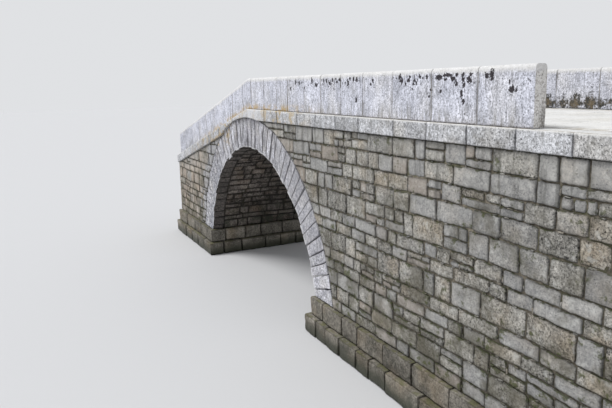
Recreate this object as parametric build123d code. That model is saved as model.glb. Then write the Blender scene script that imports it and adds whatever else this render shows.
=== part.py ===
"""A stone bridge with one round arch, a level carriageway on one side of the crown and a ramp on the other.

The frame: +X runs along the bridge from the foot of the ramp towards the level end, +Y runs across it from the
near face to the far face, and +Z is up. The origin is on the underside of the foundations, at the middle of the
bridge's length and width. Sizes are in millimetres.

Each face is a ring of wedge-shaped stones cut by radial joints, with walls beside and above it. A string course
lies on the walls and is cut to fit over the crown of the ring. Large upright slabs stand on it as the parapet.
"""

from build123d import *

import os
from math import asin, degrees

# The arch
arch_radius = 4600
ring_depth = 980
stones_in_ring = 43
radial_joint = 8
bed_joint = 8
vault_thickness = 700
spandrel_foot = 500

# The parts of the arch behind the rings, from the left springing to the right one
vault_parts = ["left_springing", "left_haunch", "crown", "right_haunch", "right_springing"]

# Heights, above the underside of the foundations
arch_centre_height = 0
foundation_height = 1000
foundation_courses = 2
course_height = 340
ring_rise_into_course = 60
paving_thickness = 150
parapet_height = 950
ramp_fall_per_metre = 250

# Lengths, from the crown of the arch
left_length = 9300
right_length = 13800
foundation_step = 120

# Widths and thicknesses, across the bridge
road_width = 5080
parapet_thickness = 240
parapet_setback = 20
face_wall_thickness = 450
end_wall_thickness = 600
course_projection = 60
course_arris = 18

# The parapet's upright slabs
slab_joint = 8
slab_shoulder = 70
ramp_slab_length = 1050
ramp_slab_count = 8
crown_slab_ramp_side = 500
crown_slab_level_side = 280
near_slab_lengths = [1050, 950, 750, 1040, 940, 1000, 980, 1120, 1260, 1220, 1220]
far_slab_lengths = [1100, 1060, 900, 1020, 1010, 990, 1020, 1230, 1180, 1020, 1000]

# What follows from the sizes above
face_offset = road_width / 2 + parapet_thickness + parapet_setback
wall_inside = face_offset - face_wall_thickness
springing = foundation_height
extrados_radius = arch_radius + ring_depth
vault_radius = arch_radius + vault_thickness
springing_half_span = (arch_radius**2 - (springing - arch_centre_height) ** 2) ** 0.5
course_bottom = arch_centre_height + extrados_radius - ring_rise_into_course
road_level = course_bottom + course_height
ramp_slope = ramp_fall_per_metre / 1000
crown_x = (left_length - right_length) / 2


def outline(*points):
    """A closed outline in the plane of the bridge's side view, from its corners (x from the crown, z)."""
    return Plane.XZ * Polygon(*points, align=None)


def disc(radius):
    """A disc about the centre of the arch, in the plane of the side view."""
    return Plane.XZ * Pos(0, arch_centre_height) * Circle(radius)


def above_springing():
    """Everything in the side view that is higher than the foundations."""
    reach = 2 * extrados_radius
    return outline((-reach, springing), (reach, springing), (reach, reach), (-reach, reach))


def springing_angle(radius):
    """The angle at which a circle about the centre of the arch meets the top of the foundations."""
    return degrees(asin((springing - arch_centre_height) / radius))


def across(profile, y_from, y_to):
    """The side-view profile carried across the bridge from one y to another."""
    return extrude(Pos(Y=y_from) * profile, amount=y_to - y_from, dir=(0, 1, 0))


def along_road(x_from, x_to, below, above):
    """A band that follows the carriageway between two stations, from one height to another beside its surface."""
    stations = [x_from, x_to]
    if x_from < 0 < x_to:
        stations.insert(1, 0)
    lower = [(x, surface(x) + below) for x in stations]
    upper = [(x, surface(x) + above) for x in reversed(stations)]
    return outline(*lower, *upper)


def surface(x):
    """The height of the carriageway: level on one side of the crown, falling on the other."""
    return road_level + min(x, 0) * ramp_slope


def foundation(x_end, side):
    """One abutment's foundation: courses that step out all round the walls and under the arch, more at each."""
    rise = foundation_height / foundation_courses
    courses = []
    for number in range(1, foundation_courses + 1):
        out = number * foundation_step
        heel, toe = x_end + side * out, side * (springing_half_span - out)
        low, high = springing - number * rise, springing - (number - 1) * rise
        profile = outline((heel, low), (toe, low), (toe, high), (heel, high))
        courses.append(across(profile, -face_offset - out, face_offset + out))
    return Part() + courses


def wing_wall(x_end, side):
    """The face wall beyond the haunch, from the foundation up to the string course."""
    x_foot = side * (extrados_radius + spandrel_foot)
    under_end = surface(x_end) - course_height
    under_foot = surface(x_foot) - course_height
    profile = outline((x_end, springing), (x_foot, springing), (x_foot, under_foot), (x_end, under_end))
    return across(profile, -face_offset, -wall_inside)


def spandrel(side):
    """The face wall over the haunch: what the ring leaves under the string course."""
    x_foot = side * (extrados_radius + spandrel_foot)
    under_foot = surface(x_foot) - course_height
    block = outline((0, springing), (x_foot, springing), (x_foot, under_foot), (0, course_bottom))
    return across(block - disc(extrados_radius + bed_joint), -face_offset, -wall_inside)


def ring():
    """Every wedge-shaped stone of one face of the arch, from the left springing to the right one."""
    annulus = (disc(extrados_radius) - disc(arch_radius)) & above_springing()
    start = springing_angle(arch_radius + ring_depth / 2)
    step = (180 - 2 * start) / stones_in_ring
    joint = Pos(X=extrados_radius) * Rectangle(2 * ring_depth + extrados_radius, radial_joint)
    turns = [Rot(Z=start + step * i) for i in range(1, stones_in_ring)]
    joints = [Plane.XZ * Pos(0, arch_centre_height) * turn * joint for turn in turns]
    stones = across(annulus - joints, -face_offset, -wall_inside)
    return stones.solids().sort_by(Axis.X)


def vault(part):
    """One part of the arch behind the rings, numbered from the left springing."""
    start = springing_angle(arch_radius)
    step = (180 - 2 * start) / len(vault_parts)
    angles = [0, *[start + step * i for i in range(1, len(vault_parts))], 180]
    low, high = 180 - angles[part + 1], 180 - angles[part]
    sector = Plane.XZ * Pos(0, arch_centre_height) * sector_face(arch_radius, vault_radius, low, high - low)
    return across(sector & above_springing(), -wall_inside, wall_inside)


def sector_face(inner, outer, start, sweep):
    """A flat sector of an annulus about the origin, with angles in degrees."""
    inner_arc = CenterArc((0, 0), inner, start, sweep)
    outer_arc = CenterArc((0, 0), outer, start, sweep)
    sides = [Line(inner_arc @ 0, outer_arc @ 0), Line(inner_arc @ 1, outer_arc @ 1)]
    return make_face([inner_arc, outer_arc, *sides])


def fill(x_end, side):
    """The packing between the walls, from the foundation to the underside of the paving."""
    inner_end = x_end - side * end_wall_thickness
    top_end = surface(inner_end) - paving_thickness
    block = outline((0, springing), (inner_end, springing), (inner_end, top_end), (0, road_level - paving_thickness))
    return across(block - disc(vault_radius), -wall_inside, wall_inside)


def string_course(x_from, x_to):
    """The projecting course along the top of one face, cut to fit over the crown of the ring."""
    profile = along_road(x_from, x_to, -course_height, 0) - disc(extrados_radius + bed_joint)
    course = across(profile, -face_offset - course_projection, -wall_inside)
    front = course.faces().sort_by(Axis.Y)[0]
    return fillet(front.edges().group_by(SortBy.LENGTH)[-1].sort_by(Axis.Z)[-1], course_arris)


def end_wall(x_end, side):
    """The plain return wall that closes one end between the face walls."""
    x_inside = x_end - side * end_wall_thickness
    tops = [surface(x) - paving_thickness for x in (x_inside, x_end)]
    profile = outline((x_end, springing), (x_inside, springing), (x_inside, tops[0]), (x_end, tops[1]))
    return across(profile, -wall_inside, wall_inside)


def paving(x_from, x_to):
    """The surface of the carriageway between the two string courses."""
    return across(along_road(x_from, x_to, -paving_thickness, 0), -wall_inside, wall_inside)


def parapet_slab(x_from, x_to):
    """One upright slab with its top worn into two round shoulders."""
    outside = -face_offset + parapet_setback
    block = across(along_road(x_from, x_to, 0, parapet_height), outside, outside + parapet_thickness)
    highest = [face for face in block.faces() if face.normal_at().Z > 0.5]
    shoulders = [edge for face in highest for edge in face.edges() if abs(edge.tangent_at(0.5).Y) < 0.1]
    return fillet(shoulders, slab_shoulder)


def slab_row(stations):
    """Slabs between neighbouring stations, each short of the next by one open joint."""
    gap = slab_joint / 2
    return [parapet_slab(a + gap, b - gap) for a, b in zip(stations, stations[1:])]


def running_total(start, lengths):
    """The stations that a row of lengths reaches, from its start."""
    stations = [start]
    for length in lengths:
        stations.append(stations[-1] + length)
    return stations


def far_side(piece):
    """The same piece on the far face."""
    return mirror(piece, about=Plane.XZ)


def write(name, piece):
    """Moves a piece from the crown's own axes into the part's frame and writes it."""
    solids = piece if isinstance(piece, list) else [piece]
    placed = Pos(X=crown_x) * Compound(children=[s for p in solids for s in p.solids()])
    export_step(placed, f"parts/{name}.step")


ramp_start = -crown_slab_ramp_side - ramp_slab_length * ramp_slab_count
stones = ring()
middle = stones_in_ring // 2

one_face = {
    "left_wing_wall": wing_wall(-left_length, -1),
    "right_wing_wall": wing_wall(right_length, 1),
    "left_spandrel": spandrel(-1),
    "right_spandrel": spandrel(1),
    "left_voussoirs": stones[:middle],
    "keystone": stones[middle],
    "right_voussoirs": stones[middle + 1 :],
    "ramp_string_course": string_course(-left_length, 0),
    "level_string_course": string_course(0, right_length),
    "ramp_parapet": slab_row(running_total(ramp_start, [ramp_slab_length] * ramp_slab_count)),
    "crown_slab": slab_row([-crown_slab_ramp_side, crown_slab_level_side]),
    "level_parapet": slab_row(running_total(crown_slab_level_side, near_slab_lengths)),
}

inner_pieces = {
    "left_foundation": foundation(-left_length, -1),
    "right_foundation": foundation(right_length, 1),
    "left_fill": fill(-left_length, -1),
    "right_fill": fill(right_length, 1),
    "left_end_wall": end_wall(-left_length, -1),
    "right_end_wall": end_wall(right_length, 1),
    "ramp_roadway": paving(-left_length, 0),
    "level_roadway": paving(0, right_length),
}
for number, part in enumerate(vault_parts):
    inner_pieces[f"vault_{part}"] = vault(number)

other_face = dict(one_face)
other_face["level_parapet"] = slab_row(running_total(crown_slab_level_side, far_slab_lengths))

os.makedirs("parts", exist_ok=True)
for name, piece in one_face.items():
    write(f"near_{name}", piece)
for name, piece in other_face.items():
    pieces = piece if isinstance(piece, list) else [piece]
    write(f"far_{name}", [far_side(p) for p in pieces])
for name, piece in inner_pieces.items():
    write(name, piece)
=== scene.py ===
import math

import bpy
import numpy as np
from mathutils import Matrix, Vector
from mathutils.geometry import delaunay_2d_cdt


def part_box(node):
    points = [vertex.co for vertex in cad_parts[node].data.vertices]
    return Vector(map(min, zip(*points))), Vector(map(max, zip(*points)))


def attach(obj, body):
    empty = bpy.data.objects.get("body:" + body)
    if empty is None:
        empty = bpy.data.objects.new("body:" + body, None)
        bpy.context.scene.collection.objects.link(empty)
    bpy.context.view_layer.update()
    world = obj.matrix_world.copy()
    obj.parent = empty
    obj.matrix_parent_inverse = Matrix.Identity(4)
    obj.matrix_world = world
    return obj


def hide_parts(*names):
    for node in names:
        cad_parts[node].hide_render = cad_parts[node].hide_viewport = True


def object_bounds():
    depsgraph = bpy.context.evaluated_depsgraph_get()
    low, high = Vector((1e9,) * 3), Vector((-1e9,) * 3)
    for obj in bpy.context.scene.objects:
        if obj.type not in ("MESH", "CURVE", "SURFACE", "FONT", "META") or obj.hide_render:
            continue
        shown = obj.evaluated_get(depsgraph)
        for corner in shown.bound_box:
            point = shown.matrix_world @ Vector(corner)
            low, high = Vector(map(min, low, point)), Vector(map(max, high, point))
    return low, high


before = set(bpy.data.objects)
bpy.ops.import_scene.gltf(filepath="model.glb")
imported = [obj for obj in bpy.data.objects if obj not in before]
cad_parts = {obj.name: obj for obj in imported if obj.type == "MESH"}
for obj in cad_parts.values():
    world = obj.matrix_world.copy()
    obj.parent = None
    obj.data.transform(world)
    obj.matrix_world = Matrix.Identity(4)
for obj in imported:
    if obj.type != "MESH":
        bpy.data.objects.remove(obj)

cad_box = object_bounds()

# The bridge's sizes, in metres. Lengths along it run from the crown of the arch, at x = CROWN.
NEAR, FAR = -1, 1
RADIUS, RING, RING_STONES = 4.6, 0.98, 43
PAVING, BED = 0.15, 0.008
key_low, key_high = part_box("near_keystone")
wall_low, wall_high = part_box("near_right_wing_wall")
slab_low, slab_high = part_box("near_level_parapet")
course_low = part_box("near_level_string_course")[0]
ramp_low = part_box("ramp_roadway")[0]
road_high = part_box("level_roadway")[1]
EXTRADOS = RADIUS + RING
CROWN = (key_low.x + key_high.x) / 2
CENTRE = key_high.z - EXTRADOS
FACE, INSIDE, SPRINGING = -wall_low.y, -wall_high.y, wall_low.z
ROAD = road_high.z
COURSE = ROAD - wall_high.z
LEFT, RIGHT = CROWN - ramp_low.x, road_high.x - CROWN
SLOPE = (ROAD - ramp_low.z - PAVING) / LEFT
PARAPET = slab_high.z - ROAD
OUTSIDE, THICK = -slab_low.y, slab_high.y - slab_low.y
PROUD = -course_low.y - FACE
RISE = SPRINGING - CENTRE
FOOT_ANGLE = math.asin(RISE / (RADIUS + RING / 2))
BEHIND_RING = EXTRADOS + BED

# How far from the crown the spandrels end and the wing walls begin.
SEAM = EXTRADOS + 0.5

# The two ends: the way along the bridge, the length from the crown, and the name.
ENDS = ((-1, LEFT, "left"), (1, RIGHT, "right"))


def surface(x):
    """Height of the carriageway at a station measured from the crown."""
    return ROAD + np.minimum(x, 0) * SLOPE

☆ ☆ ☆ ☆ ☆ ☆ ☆

Quote the listing word for word from its first line through the line in which "1180, 1020, 1000]" appears.

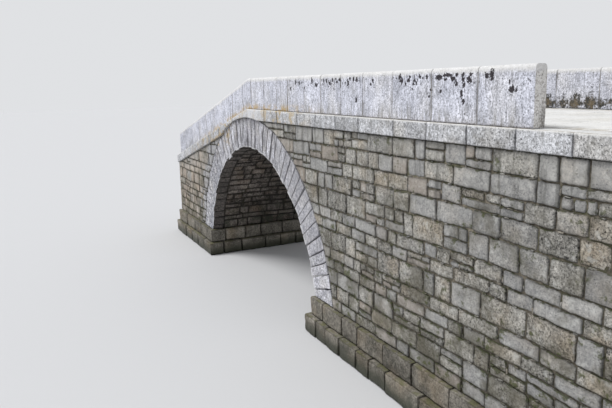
Recreate this object as parametric build123d code. That model is saved as model.glb. Then write the Blender scene script that imports it and adds whatever else this render shows.
=== part.py ===
"""A stone bridge with one round arch, a level carriageway on one side of the crown and a ramp on the other.

The frame: +X runs along the bridge from the foot of the ramp towards the level end, +Y runs across it from the
near face to the far face, and +Z is up. The origin is on the underside of the foundations, at the middle of the
bridge's length and width. Sizes are in millimetres.

Each face is a ring of wedge-shaped stones cut by radial joints, with walls beside and above it. A string course
lies on the walls and is cut to fit over the crown of the ring. Large upright slabs stand on it as the parapet.
"""

from build123d import *

import os
from math import asin, degrees

# The arch
arch_radius = 4600
ring_depth = 980
stones_in_ring = 43
radial_joint = 8
bed_joint = 8
vault_thickness = 700
spandrel_foot = 500

# The parts of the arch behind the rings, from the left springing to the right one
vault_parts = ["left_springing", "left_haunch", "crown", "right_haunch", "right_springing"]

# Heights, above the underside of the foundations
arch_centre_height = 0
foundation_height = 1000
foundation_courses = 2
course_height = 340
ring_rise_into_course = 60
paving_thickness = 150
parapet_height = 950
ramp_fall_per_metre = 250

# Lengths, from the crown of the arch
left_length = 9300
right_length = 13800
foundation_step = 120

# Widths and thicknesses, across the bridge
road_width = 5080
parapet_thickness = 240
parapet_setback = 20
face_wall_thickness = 450
end_wall_thickness = 600
course_projection = 60
course_arris = 18

# The parapet's upright slabs
slab_joint = 8
slab_shoulder = 70
ramp_slab_length = 1050
ramp_slab_count = 8
crown_slab_ramp_side = 500
crown_slab_level_side = 280
near_slab_lengths = [1050, 950, 750, 1040, 940, 1000, 980, 1120, 1260, 1220, 1220]
far_slab_lengths = [1100, 1060, 900, 1020, 1010, 990, 1020, 1230, 1180, 1020, 1000]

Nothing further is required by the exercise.